Topics: sheriff sales, property rights, court orders, conflicts of interest

Summary

Background

A property owner brought a bill in equity to set aside a tax sale of three lots that had been bought by Van Gieson, an assistant to the High Sheriff. A collector had sued for taxes, a default judgment was entered, and execution issued. Motions were filed in the District Court asking that the execution be recalled, that service of summons be set aside, and that the sheriff be ordered not to sell until the motions were heard. Despite an order and a fixed hearing date, the sheriff completed the advertised sale a day early at very low prices, and a last-minute deposit requirement announced at the hammer was not enforced against Van Gieson.

Reasoning

The core question was whether that sale could stand after a court order had been entered to stay the sale pending the motions. The Supreme Court of the Territory concluded the existence of the order, whether valid or not, made the sale disastrous, and set the sale aside.
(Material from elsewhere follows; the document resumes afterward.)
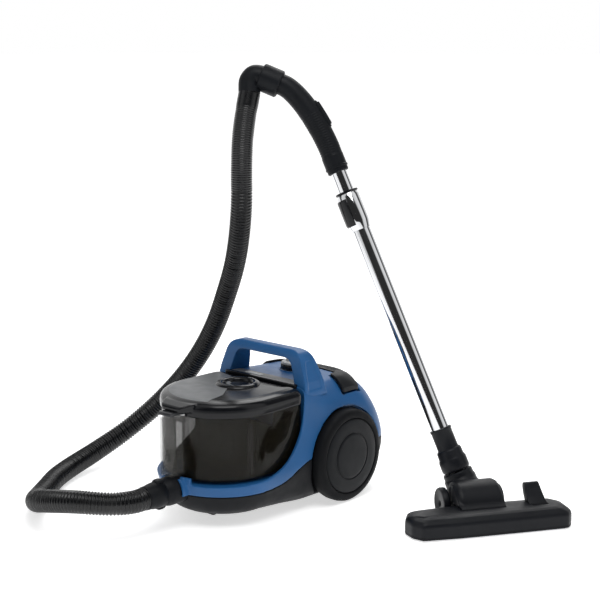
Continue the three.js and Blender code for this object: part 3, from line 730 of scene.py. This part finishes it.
# ---------------------------------------------------------------- bin, cyclone and lid
def duct(inset, low, high, radius):
    """The upright air duct at the front of the bin, shrunk by inset."""
    wide = 14.5 - inset
    side = [(-339 + inset, low), (-302, low), (-302, high), (-339 + inset, high)]
    front = [(-wide, low), (wide, low), (wide, high), (-wide, high)]
    return both(prism(rounded(side, radius), -wide, wide),
                prism(rounded(front, radius), -345, -300, "xzy"))


def build_bin():
    outer = bin_solid([(90.6, 108, -97, 8), (91.6, 112.4, -93, 11), (94.5, 115, -90.6, 13),
                       (98, 116, -89.2, 14), (210.5, 116, -89.2, 14), (213, 115.6, -89.6, 14)])
    inner = bin_solid([(93.4, 108, -97, 8), (96, 112.4, -92.6, 11), (99, 113.2, -92, 12),
                       (260, 113.2, -92, 12)])
    duct_mouth = block(-9.5, 9.5, -320, -290, 104, 200)
    rear_port = block(-40, 40, -100, -84, 155, 195)
    piece("bin_wall", outer, SMOKE, "bin", ("bin_cup",),
          cut=[inner, duct_mouth, rear_port])
    piece("clear_column", duct(0, 100, 220, 9), CLEAR, "bin",
          cut=[duct(2.6, 102.6, 217, 7), bin_solid([(90, 113.4, -92), (260, 113.4, -92)]),
               block(-20, 20, -345, -299, 213.4, 250)], bevel=0.5)
    panel = both(bin_solid([(99.5, 112.9, -92.4), (210, 112.9, -92.4)]),
                 block(-120, 120, -158, -80, 90, 220))
    piece("bin_backing", panel, GLOSS, "bin",
          cut=[bin_solid([(90, 111.2, -94), (260, 111.2, -94)]), rear_port])
    # A grey rib on the near inside of the bin. Its pale grey is partly its own colour and partly a painted
    # reflection: the light vertical strip that shows there.
    strip = moved(block(108, 111, -5, 5, 103, 200), Matrix.Translation((0, BOWL_Y, 0))
                  @ Matrix.Rotation(math.radians(-17.7), 4, "Z"))
    piece("bin_rib", strip, INNER, "bin", bevel=0.4)


def build_cyclone():
    y = BOWL_Y + 4
    drum = lathe([(0, 97), (30, 97), (44, 99.5), (48, 104), (49, 112), (49, 232), (0, 232)], 128)
    cones = []
    cone_count = 8
    for k in range(cone_count):
        turn = Matrix.Rotation(2 * PI * (k + 0.5) / cone_count - 0.35, 4, "Z")
        cone = lathe([(0, 118), (3, 126), (15, 206), (15, 240), (0, 240)], 32)
        cones.append(moved(cone, turn @ Matrix.Translation((52, 0, 0))))
    piece("cyclone_drum", at(drum, 0, y, 0), CYCLONE, "lid", ("cyclone_cone", "mesh_filter"),
          cut=[at(c, 0, y, 0) for c in cones], bevel=0.6, segments=2)
    ridge = tube_ring(46, 53, 209, 214)
    piece("cyclone_flange", at(ridge, 0, y, 0), GLOSS, "lid")
    upper = [(40, 222), (42, 205), (45, 185), (51, 164), (62, 142), (80, 122), (108, 106)]
    outline = curved_edge(upper, [(108, 99), (40, 99)])
    fin = moved(prism(list(reversed(outline)), -1.3, 1.3, "xzy"), Matrix.Translation((0, y, 0))
                @ Matrix.Rotation(math.radians(222.3), 4, "Z"))
    piece("dust_vane", fin, CYCLONE, "bin", bevel=0.3)


LID_LEVELS = [(213.4, 118.6, -92.6, 12), (215, 119.6, -92, 13), (224, 120, -91.6, 14),
              (231, 119, -92, 14), (236, 116.4, -93, 13.5), (239.6, 112, -95, 13),
              (242, 105, -98, 12), (243.2, 95, -103, 11)]


def upright(profile, closed=False):
    """A turned shape on the axis of the lid's button."""
    return at(lathe(profile, closed=closed), 0, BUTTON_Y, 0)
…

The Court ordered reconveyance of the property once the owner paid the amount of the judgment into court. The Supreme Court of the United States accepted that conclusion and affirmed the decree, emphasizing that a person’s property should not be lost because of the act of a court, even if the property owner’s conduct had been vexatious.

Real world impact

The decision protects owners from losing property sold while court challenges are pending, and it reverses sales that proceed in violation of court orders. It enforces reconveyance after the judgment amount is paid into court and restrains officers from completing sales that undermine pending judicial protection.